4.6 Conclusion and future
directions
We found that schizophrenia was most strongly associated with the odds
of death during the 2021 EHE in BC. Other chronic diseases associated
with increased odds of death were chronic kidney disease and ischemic
heart disease, as well as a higher overall burden of diseases. The BCCS
reported that most heat-related deaths occurred inside private
residences, often among those who lived alone in multi-unit buildings
without functioning air conditioning (BC Coroners Service, 2022a). While
we do not have individual-level information on socioeconomic status, our
previous study on this EHE showed a doubling of odds in the most
deprived urban communities (Henderson, McLean, et al., 2022).
Together, these details paint a stark picture of those who were likely
at the highest risk: people with mental and physical illnesses and
disabilities who were economically and socially marginalized.

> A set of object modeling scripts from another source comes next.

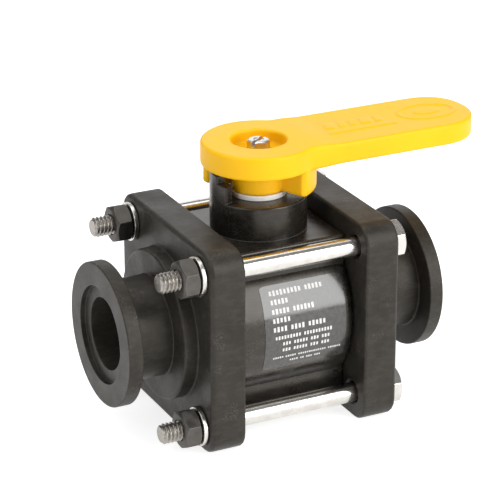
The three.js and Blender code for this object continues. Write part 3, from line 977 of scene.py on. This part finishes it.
def white_ink():
    paint, shader = begin_paint("white_ink", 0, 0.3)
    wear = grain(paint, 0.5 * mm, 3)
    base = blend_colours(paint, between(paint, wear, 0, 1), (0.6, 0.59, 0.57), (0.74, 0.73, 0.71))
    paint.node_tree.links.new(base, shader.inputs["Base Color"])
    paint.node_tree.links.new(between(paint, wear, 0.25, 0.4), shader.inputs["Roughness"])
    add_relief(paint, shader, wear, 0.005 * mm, 0.3)
    return paint


half_width = (label_right - label_left) / 2
half_rise = (label_high - label_low) / 2
film_outline = [point + Vector(((label_left + label_right) / 2, (label_low + label_high) / 2))
                for point in rectangle(half_width, half_rise, 2)]
film = bring_home(wrap("film", film_outline, 0.02, film_thickness), "label_film", gloss_film())
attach(film, "housing")
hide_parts("label")

# Each row: its middle and its rise in degrees, its left end, the pace of its marks, and the marks in
# each word.
printed_rows = [
    (30.5, 3.6, -8.2, 1.25, (9, 5)),
    (24.5, 3.6, -8.2, 1.25, (5,)),
    (18.3, 3.6, -8.2, 1.25, (5, 6)),
    (12.3, 3.6, -8.2, 1.25, (5,)),
    (6.3, 3.6, -8.2, 1.25, (4, 4, 5)),
    (0.2, 2.6, -7.6, 1.0, (9, 10)),
    (-4.5, 2.6, -5.0, 1.0, (3, 5, 3, 3)),
    (-9.2, 2.6, -5.0, 1.0, (3, 5, 3, 3)),
    (-14.8, 1.5, -8.0, 0.75, (5, 5, 13, 6)),
    (-18.6, 1.5, -2.0, 0.75, (4, 2, 3, 3)),
]
ink = white_ink()
print_bars = []
for middle, rise, left, pace, words in printed_rows:
    x = left
    for length in words:
        for mark in range(length):
            bar = [point + Vector((x + pace * 0.36, middle))
                   for point in rectangle(pace * 0.3, rise * (0.42 + 0.08 * (mark % 2)), 0.08)]
            print_bars.append(wrap("bar", bar, film_thickness + 0.005, film_thickness + 0.03))
            x += pace
        x += pace * 0.8
with bpy.context.temp_override(active_object=print_bars[0], selected_editable_objects=print_bars):
    bpy.ops.object.join()
bars = bring_home(print_bars[0], "label_print", ink)
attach(bars, "housing")
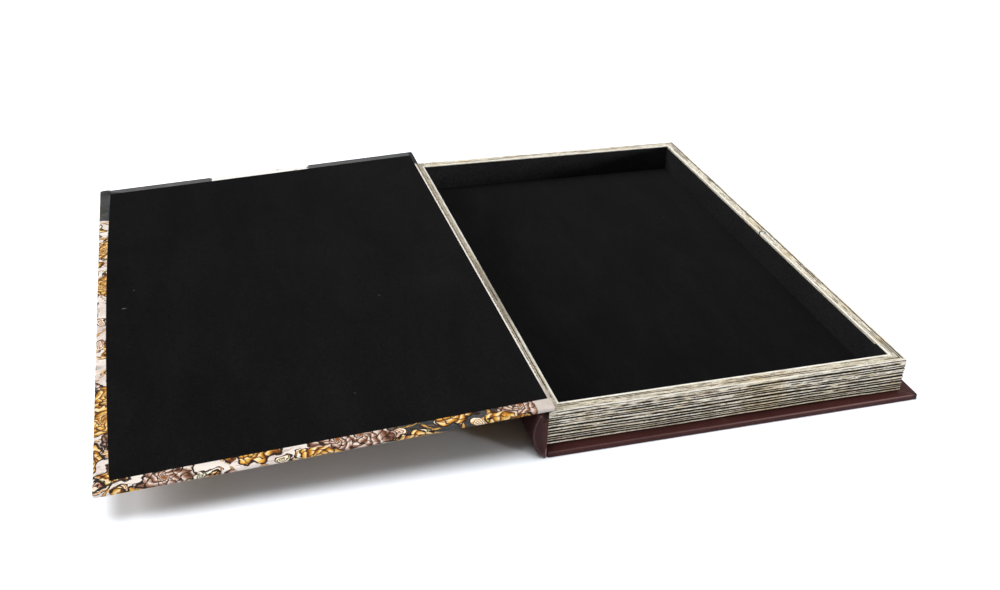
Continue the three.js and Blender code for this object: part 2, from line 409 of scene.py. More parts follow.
def page_edge_finish():
    """Paper edges in cream, ochre and grey; the open gaps between the gatherings are painted brown,
    and near black where wide open as painted shade.
    """
    f = Finish("cream page edges", specular_ior_level=0.15)
    along, leaf, _ = f.parts(f.uv("leaves"))
    open_gap = f.attribute("open_gap")
    rubbed = f.attribute("worn")

    def streaks(per_cm, per_leaf, detail, roughness):
        place = f.joined(f.times(along, per_cm), f.times(leaf, per_leaf))
        return f.noise(place, 1.0, detail, roughness)

    bands = streaks(0.5, 0.5, 2, 0.5)
    hairs = streaks(0.7, 2.2, 1, 0.5)
    layers = streaks(0.6, 1.7, 2, 0.5)
    dashes = streaks(1.3, 3.4, 3, 0.65)
    fine = streaks(6.0, 5.0, 3, 0.6)
    patches = f.noise(f.coordinates, 20, 3, 0.6)
    grit = f.noise(f.coordinates, 900, 2, 0.6)
    x, y, z = f.parts(f.coordinates)
    on_rim = f.step(z, 0.0276, 0.0280)
    front = f.times(f.step(y, -0.1820, -0.1835), on_rim)
    beside_lid = f.times(f.step(x, -0.1160, -0.1172), on_rim)
    flecks = f.times(f.step(f.noise(f.coordinates, 620, 2, 0.6), 0.52, 0.60), beside_lid)
    paper = f.shades(layers, (0.30, 204, 190, 158), (0.42, 244, 233, 206),
                     (0.54, 255, 252, 242), (0.68, 240, 226, 194))
    paper = f.tint(
        paper,
        (f.step(patches, 0.52, 0.70), (222, 196, 142), 0.55),
        (f.step(bands, 0.50, 0.62), (150, 132, 98), 0.24),
        (f.step(dashes, 0.51, 0.59), (84, 68, 46), 0.66),
        (f.step(dashes, 0.44, 0.38), (255, 252, 238), 0.40),
        # Hair-thin dark lines run between the leaves.
        (f.near(hairs, 0.5, 0.022, 0.008), (72, 58, 38), 0.70),
        (f.step(fine, 0.56, 0.70), (130, 112, 82), 0.35),
        (f.step(grit, 0.53, 0.63), (112, 98, 74), 0.38),
        (f.step(z, 0.022, 0.004), (150, 128, 96), 0.28),
        # The front rim is duller than the others, and the one beside the lid darker, with dark
        # flecks.
        (front, (150, 136, 106), 0.22),
        (beside_lid, (158, 150, 126), 0.45),
        (flecks, (92, 86, 66), 0.55))
    edge = f.plus(f.math("PINGPONG", leaf, 0.5), f.times(f.minus(dashes, 0.5), 0.36))
    groove = f.times(f.step(edge, 0.40, 0.12), open_gap)
    # Halfway along the spine side the lip is darker brown and not rubbed white; the other edges are
    # rubbed white.
    middle = f.times(f.near(y, -0.042, 0.066, 0.030), beside_lid)
    rubbed = f.times(rubbed, f.minus(1.0, f.times(middle, 0.75)))
    # A gap runs round the magnet; its wall is painted dark as shade in the bore.
    from_magnet = f.vector("LENGTH", f.joined(f.minus(x, MAGNET_X * MM), y))
    painted_bore_shade = f.times(f.step(from_magnet, 0.0028, 0.0026), f.step(z, 0.02, 0.021))
    colour = f.tint(
        paper,
        # The open gaps: brown, then near black where wide open, a painted shade in the gaps.
        (f.step(groove, 0.08, 0.36), (86, 66, 44)),
        (f.step(groove, 0.24, 0.46), (16, 11, 7)),
        (middle, (96, 84, 64), 0.5),
        (rubbed, (255, 254, 247)),
        (painted_bore_shade, (48, 40, 30)))
    height = f.minus(f.times(dashes, -1.0), f.times(groove, 0.6))
    normal = f.bump(height, 0.3, 1.0, f.bump(fine, 0.12, 0.6))
    return f.wear(colour, 0.78, normal)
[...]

These
results, based on relatively rapid case-only analyses, should now be
confirmed and extended with more detailed analyses in a case-control
design. Our future work will compare individuals who died during the EHE
with similar individuals who survived matched on age, sex, geographic
region, setting (e.g., long-term care, emergency room, community), and
other indicators using the same data platform. This will allow further
examination of specific chronic diseases, the burden of chronic disease,
and other potential risk factors such as dispensed pharmaceuticals.
As with our first analysis on this EHE (Henderson, McLean, et al., 2022)
we undertook this rapid case-only study to generate actionable evidence
for public health policy and practice. These studies suggest that some
interventions should be directed to those with severe mental illness,
finding ways to reach susceptible people in their homes. Public health
should partner with organizations that serve such populations to
facilitate outreach before, during, and after EHEs (Kafeety et al.,
2020). In the short-term, targeted interventions should focus on health
checks during hot weather and rapid transition to indoor environments
with safe temperatures. Longer-term interventions are also necessary to
mitigate the future risks of climate change, including changes to
building codes (Crawford, 2022) and strategies that promote passive
cooling through construction and urban design (Kenny et al., 2018).